Plaintiff Norfolk Southern Railway Company (“Plaintiff”) entered into a construction contract with Resetarits Construction Corporation (“RCC”) on April 6, 2021, for the construction of a rail car shop on Plaintiff's property in Cheektowaga, New York. (Dkt. 1 at ¶ 5). Defendant Philadelphia Indemnity Insurance Company (“Defendant”) issued a performance bond in the amount of $4,621,497.00 on behalf of RCC relating to the construction contract. (Id. at ¶ 6). Plaintiff alleges that RCC failed to adequately perform under the terms of the construction contract and that Defendant has failed to comply with its obligations under the performance bond.

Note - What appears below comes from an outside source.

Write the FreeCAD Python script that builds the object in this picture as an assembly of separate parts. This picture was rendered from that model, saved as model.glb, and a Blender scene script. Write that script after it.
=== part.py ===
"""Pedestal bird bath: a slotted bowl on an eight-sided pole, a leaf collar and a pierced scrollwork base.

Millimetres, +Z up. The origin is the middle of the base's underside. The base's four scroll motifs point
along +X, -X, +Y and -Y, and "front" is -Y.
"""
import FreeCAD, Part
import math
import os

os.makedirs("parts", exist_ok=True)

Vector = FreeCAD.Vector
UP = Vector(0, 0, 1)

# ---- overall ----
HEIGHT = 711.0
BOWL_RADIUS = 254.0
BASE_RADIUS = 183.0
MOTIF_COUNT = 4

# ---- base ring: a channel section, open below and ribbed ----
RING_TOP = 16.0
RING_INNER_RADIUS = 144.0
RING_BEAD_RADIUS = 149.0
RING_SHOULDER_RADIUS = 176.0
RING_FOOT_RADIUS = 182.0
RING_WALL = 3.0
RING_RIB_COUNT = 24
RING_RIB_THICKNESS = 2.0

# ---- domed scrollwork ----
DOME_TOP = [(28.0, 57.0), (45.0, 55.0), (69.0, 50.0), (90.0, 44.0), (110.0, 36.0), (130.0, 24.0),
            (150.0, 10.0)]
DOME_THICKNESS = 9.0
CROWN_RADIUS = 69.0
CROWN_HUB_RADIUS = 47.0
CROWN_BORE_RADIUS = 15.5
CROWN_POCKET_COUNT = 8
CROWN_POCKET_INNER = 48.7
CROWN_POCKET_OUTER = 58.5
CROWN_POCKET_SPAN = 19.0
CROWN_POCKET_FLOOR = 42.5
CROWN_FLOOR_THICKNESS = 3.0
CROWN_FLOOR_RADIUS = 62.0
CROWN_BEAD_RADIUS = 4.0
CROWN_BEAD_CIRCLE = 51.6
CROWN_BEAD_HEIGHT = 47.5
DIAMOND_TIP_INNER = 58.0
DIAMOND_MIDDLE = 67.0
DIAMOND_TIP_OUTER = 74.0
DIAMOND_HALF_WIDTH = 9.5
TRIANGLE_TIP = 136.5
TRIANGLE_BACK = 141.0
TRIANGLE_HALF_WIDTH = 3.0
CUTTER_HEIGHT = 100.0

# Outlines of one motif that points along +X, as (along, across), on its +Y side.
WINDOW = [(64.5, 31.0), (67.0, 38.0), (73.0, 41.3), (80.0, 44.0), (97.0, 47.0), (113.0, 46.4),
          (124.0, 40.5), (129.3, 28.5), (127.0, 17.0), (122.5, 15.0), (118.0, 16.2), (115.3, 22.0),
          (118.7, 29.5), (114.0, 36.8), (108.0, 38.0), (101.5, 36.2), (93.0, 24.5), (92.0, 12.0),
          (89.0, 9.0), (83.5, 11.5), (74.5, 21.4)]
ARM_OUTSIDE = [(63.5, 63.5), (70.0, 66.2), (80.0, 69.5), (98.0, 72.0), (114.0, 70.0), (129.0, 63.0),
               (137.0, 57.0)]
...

Specifically, Plaintiff alleges that after repeated notices to RCC of deficient work and performance and the failure of RCC to cure and remediate its failures, Plaintiff issued notification to Defendant on March 24, 2022, pursuant to section 3.1 of the performance bond “articulating RCC's breaches of the Construction Contract, advising [Defendant] of [Plaintiff's] intention to declare a default, and requesting a meeting with [Defendant].” (Id. at ¶¶ 12-14). A meeting and site inspection was held on May 17, 2022, after which RCC was provided additional opportunities to correct the problems, but it failed to do so. (Id. at ¶¶ 15-17). After Plaintiff's engineer observed RCC operating unsafely and contrary to the engineer's instructions, on June 27, 2022, a stop work order was issued and RCC was no longer permitted on the property. (Id. at ¶¶ 18-19).

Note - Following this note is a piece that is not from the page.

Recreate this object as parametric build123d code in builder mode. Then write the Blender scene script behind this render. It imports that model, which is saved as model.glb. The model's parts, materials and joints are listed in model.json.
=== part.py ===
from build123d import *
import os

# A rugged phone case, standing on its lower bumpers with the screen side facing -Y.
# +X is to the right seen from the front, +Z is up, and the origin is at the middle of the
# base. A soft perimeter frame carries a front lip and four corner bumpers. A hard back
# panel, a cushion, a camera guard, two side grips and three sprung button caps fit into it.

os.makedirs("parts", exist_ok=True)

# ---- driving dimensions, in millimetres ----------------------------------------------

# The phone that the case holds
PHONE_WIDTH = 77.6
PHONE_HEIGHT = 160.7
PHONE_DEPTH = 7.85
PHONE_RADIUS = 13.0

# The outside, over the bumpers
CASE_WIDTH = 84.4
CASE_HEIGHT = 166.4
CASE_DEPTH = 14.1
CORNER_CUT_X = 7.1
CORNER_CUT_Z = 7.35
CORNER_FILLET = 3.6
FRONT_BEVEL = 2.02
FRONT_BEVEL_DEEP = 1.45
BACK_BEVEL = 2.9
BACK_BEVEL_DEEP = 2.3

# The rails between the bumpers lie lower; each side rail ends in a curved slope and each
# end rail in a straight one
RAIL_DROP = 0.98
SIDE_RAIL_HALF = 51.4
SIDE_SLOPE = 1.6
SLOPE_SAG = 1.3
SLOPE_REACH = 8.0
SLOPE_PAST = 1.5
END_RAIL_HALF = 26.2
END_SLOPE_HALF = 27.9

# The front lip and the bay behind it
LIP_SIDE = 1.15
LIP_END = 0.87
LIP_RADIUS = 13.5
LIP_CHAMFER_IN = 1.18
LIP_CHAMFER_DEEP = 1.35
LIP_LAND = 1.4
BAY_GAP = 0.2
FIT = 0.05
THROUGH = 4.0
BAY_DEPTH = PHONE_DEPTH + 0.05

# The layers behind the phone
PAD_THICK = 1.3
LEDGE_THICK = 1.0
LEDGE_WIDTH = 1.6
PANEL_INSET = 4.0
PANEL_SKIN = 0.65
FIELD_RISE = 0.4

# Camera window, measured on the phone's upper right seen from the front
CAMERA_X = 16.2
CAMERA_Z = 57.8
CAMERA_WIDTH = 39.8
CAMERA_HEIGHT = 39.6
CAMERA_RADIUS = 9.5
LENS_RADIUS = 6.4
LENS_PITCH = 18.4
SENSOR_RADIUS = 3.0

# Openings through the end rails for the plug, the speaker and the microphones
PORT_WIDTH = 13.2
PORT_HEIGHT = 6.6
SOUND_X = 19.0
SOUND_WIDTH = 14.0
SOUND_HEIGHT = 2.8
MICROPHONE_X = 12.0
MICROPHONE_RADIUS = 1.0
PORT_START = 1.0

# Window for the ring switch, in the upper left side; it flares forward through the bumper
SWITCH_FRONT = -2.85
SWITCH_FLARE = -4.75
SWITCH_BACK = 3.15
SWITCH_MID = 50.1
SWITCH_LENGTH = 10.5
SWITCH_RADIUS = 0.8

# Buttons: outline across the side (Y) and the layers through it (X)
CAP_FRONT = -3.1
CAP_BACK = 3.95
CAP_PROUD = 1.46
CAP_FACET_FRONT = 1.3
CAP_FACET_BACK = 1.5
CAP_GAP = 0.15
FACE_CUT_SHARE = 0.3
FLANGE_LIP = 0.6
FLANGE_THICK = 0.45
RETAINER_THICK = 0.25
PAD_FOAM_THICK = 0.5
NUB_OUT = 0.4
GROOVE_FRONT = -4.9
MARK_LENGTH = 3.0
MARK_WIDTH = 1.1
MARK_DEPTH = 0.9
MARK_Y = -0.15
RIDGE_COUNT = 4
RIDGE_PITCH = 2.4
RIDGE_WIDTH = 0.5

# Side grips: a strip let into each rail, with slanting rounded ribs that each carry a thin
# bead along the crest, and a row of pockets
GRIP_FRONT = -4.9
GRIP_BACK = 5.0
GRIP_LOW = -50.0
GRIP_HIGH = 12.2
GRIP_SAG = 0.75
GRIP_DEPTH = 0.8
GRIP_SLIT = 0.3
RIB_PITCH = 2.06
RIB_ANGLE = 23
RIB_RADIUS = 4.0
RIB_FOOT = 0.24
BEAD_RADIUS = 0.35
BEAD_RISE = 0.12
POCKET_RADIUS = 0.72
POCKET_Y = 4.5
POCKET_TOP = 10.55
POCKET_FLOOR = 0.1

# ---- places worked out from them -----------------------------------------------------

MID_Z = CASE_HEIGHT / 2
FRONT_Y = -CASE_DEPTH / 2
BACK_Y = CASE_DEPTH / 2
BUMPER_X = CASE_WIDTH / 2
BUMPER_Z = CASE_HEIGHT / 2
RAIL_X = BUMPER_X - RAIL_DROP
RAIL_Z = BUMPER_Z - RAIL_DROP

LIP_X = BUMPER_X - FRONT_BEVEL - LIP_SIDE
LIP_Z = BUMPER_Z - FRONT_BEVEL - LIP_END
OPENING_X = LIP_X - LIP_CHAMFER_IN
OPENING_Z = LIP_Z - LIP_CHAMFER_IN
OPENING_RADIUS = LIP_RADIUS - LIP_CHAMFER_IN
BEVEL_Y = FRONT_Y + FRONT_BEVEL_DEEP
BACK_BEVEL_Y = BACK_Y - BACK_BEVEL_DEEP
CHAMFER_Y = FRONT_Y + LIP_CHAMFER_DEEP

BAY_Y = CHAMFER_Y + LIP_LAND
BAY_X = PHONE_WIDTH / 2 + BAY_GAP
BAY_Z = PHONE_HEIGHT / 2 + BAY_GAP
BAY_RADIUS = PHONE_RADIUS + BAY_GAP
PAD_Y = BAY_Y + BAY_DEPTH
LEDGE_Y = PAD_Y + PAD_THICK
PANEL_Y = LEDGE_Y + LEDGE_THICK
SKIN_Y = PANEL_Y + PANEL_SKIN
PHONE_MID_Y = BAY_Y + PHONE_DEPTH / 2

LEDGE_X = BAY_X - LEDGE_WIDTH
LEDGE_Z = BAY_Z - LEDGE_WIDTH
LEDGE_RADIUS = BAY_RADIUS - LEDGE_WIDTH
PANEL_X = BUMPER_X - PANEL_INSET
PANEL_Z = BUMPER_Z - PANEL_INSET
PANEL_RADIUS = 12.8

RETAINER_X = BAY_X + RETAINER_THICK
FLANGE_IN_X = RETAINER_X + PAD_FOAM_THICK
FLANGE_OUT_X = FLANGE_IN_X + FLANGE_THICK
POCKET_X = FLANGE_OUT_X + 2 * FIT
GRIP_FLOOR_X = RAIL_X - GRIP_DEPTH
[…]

A second notice under section 3.1 of the performance bond was issued by Plaintiff on July 15, 2022. (Id. at ¶ 20). After unsuccessful attempts to address the issues, on October 21, 2022, Plaintiff declared RCC in default and terminated the construction contract pursuant to section 3.2 of the performance bond, because RCC materially breached the construction contract. (Id. at ¶ 24). Defendant investigated the issue and elected to attempt to arrange for RCC to resume work on the project and complete the construction contract, but failed to provide the assurances needed by Plaintiff for it to agree to RCC reentering its property. (Id. at ¶¶ 30-31). Ultimately, on February 2, 2023, Defendant issued a notice to Plaintiff denying liability under the performance bond. (Id. at ¶ 33).

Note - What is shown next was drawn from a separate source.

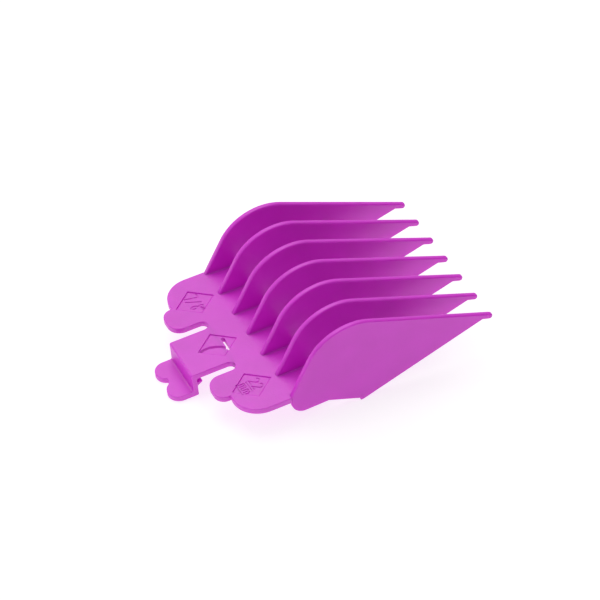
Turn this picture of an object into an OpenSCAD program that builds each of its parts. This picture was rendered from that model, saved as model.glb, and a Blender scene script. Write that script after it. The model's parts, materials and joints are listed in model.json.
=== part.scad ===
// Slide-on guide comb for a hair clipper blade, standing as it rests on a table.
// The plate's top face at the rear edge of the middle tooth is the working origin
// of every module: +X to the right, +Y towards the tooth tips, +Z to the skin.
// at_rest() then turns and lifts the comb onto its blade stops and thumb tab.

/* [Teeth] */
// Number of teeth
tooth_count = 7; // [5:2:9]
// Distance from one tooth to the next
tooth_pitch = 8.2; // [6.5:0.1:9]
// Thickness of a tooth
tooth_t = 1.35; // [1.1:0.05:1.8]
// Reach of a tooth from its rear edge to its tip
tooth_reach = 54.1; // [44:0.1:66]
// Turn of the outermost teeth towards the middle, in degrees
toe_in = 1.65; // [0:0.05:2.2]
// Height of the skin line over the foot of the blade stops
guard_h = 22.8; // [16:0.1:28]
// Fall of the skin line towards the tips, in degrees
skin_slope = 23.4; // [16:0.2:27]
// Rise of a tooth's rear edge, in degrees
rear_slope = 58.5; // [50:0.5:66]
// Radius of the shoulder between the rear edge and the skin line
shoulder_r = 13.3; // [9:0.1:15]
// Thickness of the round nose at a tooth's tip
nose_t = 1.5; // [1:0.05:1.8]

/* [Plate] */
// Thickness of the plate, the ears and the latch tongue
plate_t = 1.65; // [1.3:0.05:2.2]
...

Plaintiff asserts a cause of action for breach of contract against Defendant and seeks the following relief: (1) a declaratory judgment directing Defendant to perform its obligations under the performance bond; and (2) damages for all costs incurred by Plaintiff in completing the work under the construction contract and making repairs and corrections, including but not limited to attorneys' fees, expenses, and interest. (Id. at 7).

Plaintiff commenced this action on February 3, 2023. (Id.). Prior to the commencement of this federal court action, RCC commenced an action in New York State Court, Erie County Supreme Court, against Plaintiff, on July 27, 2022. (Dkt. 8-1 at ¶ 14). However, Defendant was not a party to that state court litigation until when, after the commencement of this federal court action, Defendant moved for intervention which was granted by the state court. (See Dkt. 11). In addition, RCC was granted leave by the state court to amend its complaint wherein, among other things, Defendant is named as a nominal defendant. (Dkt. 8-6). Plaintiff is pursuing an appeal of the state court's decision. (Dkt. 12 at 8).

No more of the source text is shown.